GIVEN TASK: Among the entries below, extract exactly the lines that run from the one with "before = set(bpy.data.objects)" through the one with "# ---- the cart's", both ends included.

DATA FOR THIS EXERCISE:
----------------

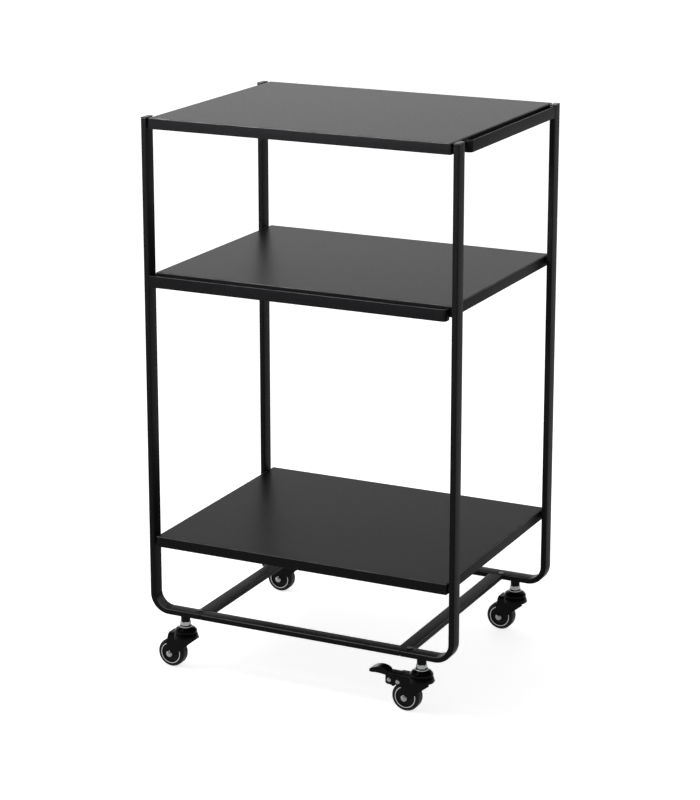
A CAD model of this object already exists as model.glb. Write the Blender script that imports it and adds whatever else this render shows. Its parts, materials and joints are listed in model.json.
import json
import math

import bmesh
import bpy
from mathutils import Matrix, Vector


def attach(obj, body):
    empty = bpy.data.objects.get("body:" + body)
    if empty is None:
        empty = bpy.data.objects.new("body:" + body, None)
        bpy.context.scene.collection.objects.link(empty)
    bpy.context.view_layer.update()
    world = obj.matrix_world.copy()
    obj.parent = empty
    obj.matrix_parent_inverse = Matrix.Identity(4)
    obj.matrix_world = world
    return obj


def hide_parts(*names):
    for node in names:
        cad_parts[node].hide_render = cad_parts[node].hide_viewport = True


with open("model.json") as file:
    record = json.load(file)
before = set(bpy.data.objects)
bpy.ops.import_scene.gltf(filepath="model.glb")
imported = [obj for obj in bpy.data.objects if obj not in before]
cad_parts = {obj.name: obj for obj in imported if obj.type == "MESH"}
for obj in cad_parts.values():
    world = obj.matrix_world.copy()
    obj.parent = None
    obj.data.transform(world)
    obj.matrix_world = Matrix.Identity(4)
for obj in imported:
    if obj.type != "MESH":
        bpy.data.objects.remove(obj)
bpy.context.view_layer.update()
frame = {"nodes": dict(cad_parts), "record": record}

# ---- the cart's sizes, in millimetres, as in part.scad ----

POST_X, POST_Y = 230.0, 165.0
POST_H = 774.0
TUBE_T, TUBE_W, TUBE_R = 8.0, 20.0, 1.7
BEND_R = 28.0
RAIL_Z = 77.5
SEAM_X, SEAM_GAP = 152.0, 0.3
CROSSBAR_X = 153.5
FRAME_D = 350.0
SHELF_X = 219.0
SHEET_T, FLANGE_H = 1.2, 15.0
SHELF_BEND_R = 1.9
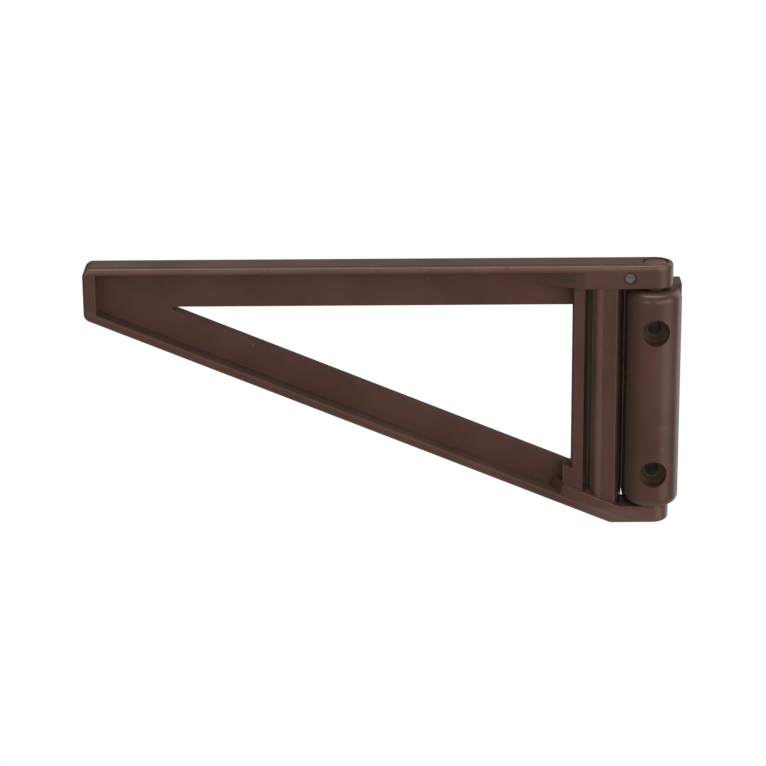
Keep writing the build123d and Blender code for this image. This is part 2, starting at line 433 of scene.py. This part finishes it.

----------------

EXPECTED ANSWER:
before = set(bpy.data.objects)
bpy.ops.import_scene.gltf(filepath="model.glb")
imported = [obj for obj in bpy.data.objects if obj not in before]
cad_parts = {obj.name: obj for obj in imported if obj.type == "MESH"}
for obj in cad_parts.values():
    world = obj.matrix_world.copy()
    obj.parent = None
    obj.data.transform(world)
    obj.matrix_world = Matrix.Identity(4)
for obj in imported:
    if obj.type != "MESH":
        bpy.data.objects.remove(obj)
bpy.context.view_layer.update()
frame = {"nodes": dict(cad_parts), "record": record}

# ---- the cart's sizes, in millimetres, as in part.scad ----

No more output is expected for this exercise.